South Africa adheres to a floating exchange rate policy, where the nominal exchange rate is determined by market forces. However, the SARB is not indifferent to challenges posed by volatility and abrupt adjustments of the exchange rate

The Bank may get involved in the foreign exchange market to smooth out abrupt and severe adjustments of the exchange rate, to facilitate an orderly functioning of the foreign exchange market, as well as for financial stability reasons.

In implementing its foreign exchange operations, the SARB mainly conducts spot purchases to accumulate reserves and to service clients’ foreign exchange needs, while foreign exchange swaps are used to manage domestic money market liquidity. Gold and foreign exchange reserves (customarily denominated in the major currencies) are the official public sector foreign assets that are readily available and typically held to:

  • service South Africa’s foreign exchange liabilities;
  • maintain confidence in South Africa’s monetary, financial stability and exchange rate policies; and
  • protect the economic well-being of South Africa in the event of an external shock.

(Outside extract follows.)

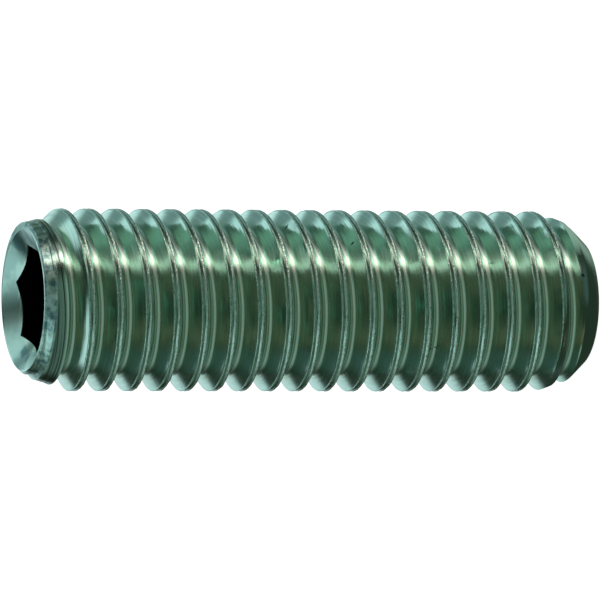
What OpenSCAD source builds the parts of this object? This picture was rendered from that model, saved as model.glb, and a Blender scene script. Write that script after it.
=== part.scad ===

Maintaining an adequate level of reserves boosts investor confidence, thereby helping to reduce the likelihood of capital outflows.

Foreign exchange reserves are accumulated through open market purchases, when market conditions allow, that is, without unduly influencing the exchange rate or adding to volatility in the market. In exceptional circumstances, the SARB directly purchases a portion of foreign direct investment inflows, flows related to mergers and acquisitions, and proceeds from government foreign currency issues.